— Start of ENTRIES —
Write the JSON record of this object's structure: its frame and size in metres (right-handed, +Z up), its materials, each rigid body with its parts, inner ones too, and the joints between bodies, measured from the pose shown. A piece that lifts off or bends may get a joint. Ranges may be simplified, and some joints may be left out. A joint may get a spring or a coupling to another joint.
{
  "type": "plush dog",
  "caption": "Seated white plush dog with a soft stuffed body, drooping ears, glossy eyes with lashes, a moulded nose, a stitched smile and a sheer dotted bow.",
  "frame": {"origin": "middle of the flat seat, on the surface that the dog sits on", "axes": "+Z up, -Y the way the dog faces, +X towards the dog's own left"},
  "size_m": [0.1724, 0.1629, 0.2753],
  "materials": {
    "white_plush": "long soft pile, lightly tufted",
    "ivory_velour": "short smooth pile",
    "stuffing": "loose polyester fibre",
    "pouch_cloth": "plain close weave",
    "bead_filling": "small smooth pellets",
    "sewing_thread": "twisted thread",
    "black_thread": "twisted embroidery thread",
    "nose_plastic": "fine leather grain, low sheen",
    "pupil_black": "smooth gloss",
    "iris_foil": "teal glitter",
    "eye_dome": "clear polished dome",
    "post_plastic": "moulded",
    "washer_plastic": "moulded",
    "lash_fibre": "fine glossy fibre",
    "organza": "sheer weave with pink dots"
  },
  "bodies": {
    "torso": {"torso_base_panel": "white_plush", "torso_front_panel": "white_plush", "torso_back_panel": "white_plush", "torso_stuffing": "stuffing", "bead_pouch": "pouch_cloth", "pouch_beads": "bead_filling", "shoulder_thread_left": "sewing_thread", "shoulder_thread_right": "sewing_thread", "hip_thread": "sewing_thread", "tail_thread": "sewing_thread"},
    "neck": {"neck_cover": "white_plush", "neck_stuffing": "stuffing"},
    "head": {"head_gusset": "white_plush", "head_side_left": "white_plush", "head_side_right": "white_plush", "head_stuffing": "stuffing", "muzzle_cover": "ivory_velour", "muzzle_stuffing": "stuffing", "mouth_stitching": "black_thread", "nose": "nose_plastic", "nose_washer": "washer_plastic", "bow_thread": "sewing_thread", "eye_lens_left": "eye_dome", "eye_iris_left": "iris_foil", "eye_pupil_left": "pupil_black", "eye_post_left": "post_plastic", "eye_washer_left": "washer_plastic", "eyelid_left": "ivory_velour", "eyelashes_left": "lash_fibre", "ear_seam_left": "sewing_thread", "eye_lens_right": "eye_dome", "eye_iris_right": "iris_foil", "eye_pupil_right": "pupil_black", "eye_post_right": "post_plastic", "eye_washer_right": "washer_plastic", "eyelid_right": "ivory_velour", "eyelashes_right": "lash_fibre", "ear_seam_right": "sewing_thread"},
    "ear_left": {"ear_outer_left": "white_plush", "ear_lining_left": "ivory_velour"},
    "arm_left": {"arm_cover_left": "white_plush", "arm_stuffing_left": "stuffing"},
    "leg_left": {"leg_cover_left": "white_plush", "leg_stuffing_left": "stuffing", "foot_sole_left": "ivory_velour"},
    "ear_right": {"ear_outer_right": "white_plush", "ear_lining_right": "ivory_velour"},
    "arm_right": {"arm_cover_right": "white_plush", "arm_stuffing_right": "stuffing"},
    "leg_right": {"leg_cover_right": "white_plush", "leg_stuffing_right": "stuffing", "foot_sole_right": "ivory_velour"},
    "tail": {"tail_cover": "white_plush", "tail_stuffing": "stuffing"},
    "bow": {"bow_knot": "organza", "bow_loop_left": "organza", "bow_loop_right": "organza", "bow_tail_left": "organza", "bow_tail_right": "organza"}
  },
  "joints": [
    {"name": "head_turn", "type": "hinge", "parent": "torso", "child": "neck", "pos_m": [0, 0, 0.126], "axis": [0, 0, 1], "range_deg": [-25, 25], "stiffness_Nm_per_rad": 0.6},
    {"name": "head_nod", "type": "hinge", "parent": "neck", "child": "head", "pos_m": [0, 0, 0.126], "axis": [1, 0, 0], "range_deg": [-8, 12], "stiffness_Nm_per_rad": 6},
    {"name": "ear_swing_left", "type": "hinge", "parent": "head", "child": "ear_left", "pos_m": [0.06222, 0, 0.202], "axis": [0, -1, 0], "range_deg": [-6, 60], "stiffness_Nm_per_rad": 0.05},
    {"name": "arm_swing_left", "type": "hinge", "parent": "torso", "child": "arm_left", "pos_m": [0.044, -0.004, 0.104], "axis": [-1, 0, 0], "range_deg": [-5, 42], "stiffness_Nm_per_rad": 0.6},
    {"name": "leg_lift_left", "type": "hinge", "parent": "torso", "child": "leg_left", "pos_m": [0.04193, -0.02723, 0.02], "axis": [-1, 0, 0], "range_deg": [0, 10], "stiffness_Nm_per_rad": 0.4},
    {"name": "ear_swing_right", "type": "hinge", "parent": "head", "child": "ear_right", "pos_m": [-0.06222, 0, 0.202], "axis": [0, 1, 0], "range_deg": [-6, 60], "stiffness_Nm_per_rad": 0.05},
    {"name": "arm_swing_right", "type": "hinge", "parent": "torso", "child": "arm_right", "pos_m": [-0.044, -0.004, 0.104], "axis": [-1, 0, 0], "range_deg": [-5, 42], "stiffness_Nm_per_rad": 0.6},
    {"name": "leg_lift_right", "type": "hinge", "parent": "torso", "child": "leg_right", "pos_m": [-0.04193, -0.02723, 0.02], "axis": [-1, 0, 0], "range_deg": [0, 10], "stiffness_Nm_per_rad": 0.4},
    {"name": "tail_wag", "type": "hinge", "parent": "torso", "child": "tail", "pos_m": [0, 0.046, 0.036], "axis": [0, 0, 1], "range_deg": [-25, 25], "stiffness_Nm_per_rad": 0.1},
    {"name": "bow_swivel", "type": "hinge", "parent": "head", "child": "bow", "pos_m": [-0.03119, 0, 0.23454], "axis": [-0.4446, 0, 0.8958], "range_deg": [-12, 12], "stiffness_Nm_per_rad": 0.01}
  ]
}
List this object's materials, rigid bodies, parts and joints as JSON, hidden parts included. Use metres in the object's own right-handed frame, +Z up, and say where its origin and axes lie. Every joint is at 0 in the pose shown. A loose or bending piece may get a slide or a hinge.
— End of ENTRIES —
- **WHAT YOU SHOULD DO**:
Write down every line of the data exactly as it appears above.

- **TASK SOLUTION**:
Write the JSON record of this object's structure: its frame and size in metres (right-handed, +Z up), its materials, each rigid body with its parts, inner ones too, and the joints between bodies, measured from the pose shown. A piece that lifts off or bends may get a joint. Ranges may be simplified, and some joints may be left out. A joint may get a spring or a coupling to another joint.
{
  "type": "plush dog",
  "caption": "Seated white plush dog with a soft stuffed body, drooping ears, glossy eyes with lashes, a moulded nose, a stitched smile and a sheer dotted bow.",
  "frame": {"origin": "middle of the flat seat, on the surface that the dog sits on", "axes": "+Z up, -Y the way the dog faces, +X towards the dog's own left"},
  "size_m": [0.1724, 0.1629, 0.2753],
  "materials": {
    "white_plush": "long soft pile, lightly tufted",
    "ivory_velour": "short smooth pile",
    "stuffing": "loose polyester fibre",
    "pouch_cloth": "plain close weave",
    "bead_filling": "small smooth pellets",
    "sewing_thread": "twisted thread",
    "black_thread": "twisted embroidery thread",
    "nose_plastic": "fine leather grain, low sheen",
    "pupil_black": "smooth gloss",
    "iris_foil": "teal glitter",
    "eye_dome": "clear polished dome",
    "post_plastic": "moulded",
    "washer_plastic": "moulded",
    "lash_fibre": "fine glossy fibre",
    "organza": "sheer weave with pink dots"
  },
  "bodies": {
    "torso": {"torso_base_panel": "white_plush", "torso_front_panel": "white_plush", "torso_back_panel": "white_plush", "torso_stuffing": "stuffing", "bead_pouch": "pouch_cloth", "pouch_beads": "bead_filling", "shoulder_thread_left": "sewing_thread", "shoulder_thread_right": "sewing_thread", "hip_thread": "sewing_thread", "tail_thread": "sewing_thread"},
    "neck": {"neck_cover": "white_plush", "neck_stuffing": "stuffing"},
    "head": {"head_gusset": "white_plush", "head_side_left": "white_plush", "head_side_right": "white_plush", "head_stuffing": "stuffing", "muzzle_cover": "ivory_velour", "muzzle_stuffing": "stuffing", "mouth_stitching": "black_thread", "nose": "nose_plastic", "nose_washer": "washer_plastic", "bow_thread": "sewing_thread", "eye_lens_left": "eye_dome", "eye_iris_left": "iris_foil", "eye_pupil_left": "pupil_black", "eye_post_left": "post_plastic", "eye_washer_left": "washer_plastic", "eyelid_left": "ivory_velour", "eyelashes_left": "lash_fibre", "ear_seam_left": "sewing_thread", "eye_lens_right": "eye_dome", "eye_iris_right": "iris_foil", "eye_pupil_right": "pupil_black", "eye_post_right": "post_plastic", "eye_washer_right": "washer_plastic", "eyelid_right": "ivory_velour", "eyelashes_right": "lash_fibre", "ear_seam_right": "sewing_thread"},
    "ear_left": {"ear_outer_left": "white_plush", "ear_lining_left": "ivory_velour"},
    "arm_left": {"arm_cover_left": "white_plush", "arm_stuffing_left": "stuffing"},
    "leg_left": {"leg_cover_left": "white_plush", "leg_stuffing_left": "stuffing", "foot_sole_left": "ivory_velour"},
    "ear_right": {"ear_outer_right": "white_plush", "ear_lining_right": "ivory_velour"},
    "arm_right": {"arm_cover_right": "white_plush", "arm_stuffing_right": "stuffing"},
    "leg_right": {"leg_cover_right": "white_plush", "leg_stuffing_right": "stuffing", "foot_sole_right": "ivory_velour"},
    "tail": {"tail_cover": "white_plush", "tail_stuffing": "stuffing"},
    "bow": {"bow_knot": "organza", "bow_loop_left": "organza", "bow_loop_right": "organza", "bow_tail_left": "organza", "bow_tail_right": "organza"}
  },
  "joints": [
    {"name": "head_turn", "type": "hinge", "parent": "torso", "child": "neck", "pos_m": [0, 0, 0.126], "axis": [0, 0, 1], "range_deg": [-25, 25], "stiffness_Nm_per_rad": 0.6},
    {"name": "head_nod", "type": "hinge", "parent": "neck", "child": "head", "pos_m": [0, 0, 0.126], "axis": [1, 0, 0], "range_deg": [-8, 12], "stiffness_Nm_per_rad": 6},
    {"name": "ear_swing_left", "type": "hinge", "parent": "head", "child": "ear_left", "pos_m": [0.06222, 0, 0.202], "axis": [0, -1, 0], "range_deg": [-6, 60], "stiffness_Nm_per_rad": 0.05},
    {"name": "arm_swing_left", "type": "hinge", "parent": "torso", "child": "arm_left", "pos_m": [0.044, -0.004, 0.104], "axis": [-1, 0, 0], "range_deg": [-5, 42], "stiffness_Nm_per_rad": 0.6},
    {"name": "leg_lift_left", "type": "hinge", "parent": "torso", "child": "leg_left", "pos_m": [0.04193, -0.02723, 0.02], "axis": [-1, 0, 0], "range_deg": [0, 10], "stiffness_Nm_per_rad": 0.4},
    {"name": "ear_swing_right", "type": "hinge", "parent": "head", "child": "ear_right", "pos_m": [-0.06222, 0, 0.202], "axis": [0, 1, 0], "range_deg": [-6, 60], "stiffness_Nm_per_rad": 0.05},
    {"name": "arm_swing_right", "type": "hinge", "parent": "torso", "child": "arm_right", "pos_m": [-0.044, -0.004, 0.104], "axis": [-1, 0, 0], "range_deg": [-5, 42], "stiffness_Nm_per_rad": 0.6},
    {"name": "leg_lift_right", "type": "hinge", "parent": "torso", "child": "leg_right", "pos_m": [-0.04193, -0.02723, 0.02], "axis": [-1, 0, 0], "range_deg": [0, 10], "stiffness_Nm_per_rad": 0.4},
    {"name": "tail_wag", "type": "hinge", "parent": "torso", "child": "tail", "pos_m": [0, 0.046, 0.036], "axis": [0, 0, 1], "range_deg": [-25, 25], "stiffness_Nm_per_rad": 0.1},
    {"name": "bow_swivel", "type": "hinge", "parent": "head", "child": "bow", "pos_m": [-0.03119, 0, 0.23454], "axis": [-0.4446, 0, 0.8958], "range_deg": [-12, 12], "stiffness_Nm_per_rad": 0.01}
  ]
}
List this object's materials, rigid bodies, parts and joints as JSON, hidden parts included. Use metres in the object's own right-handed frame, +Z up, and say where its origin and axes lie. Every joint is at 0 in the pose shown. A loose or bending piece may get a slide or a hinge.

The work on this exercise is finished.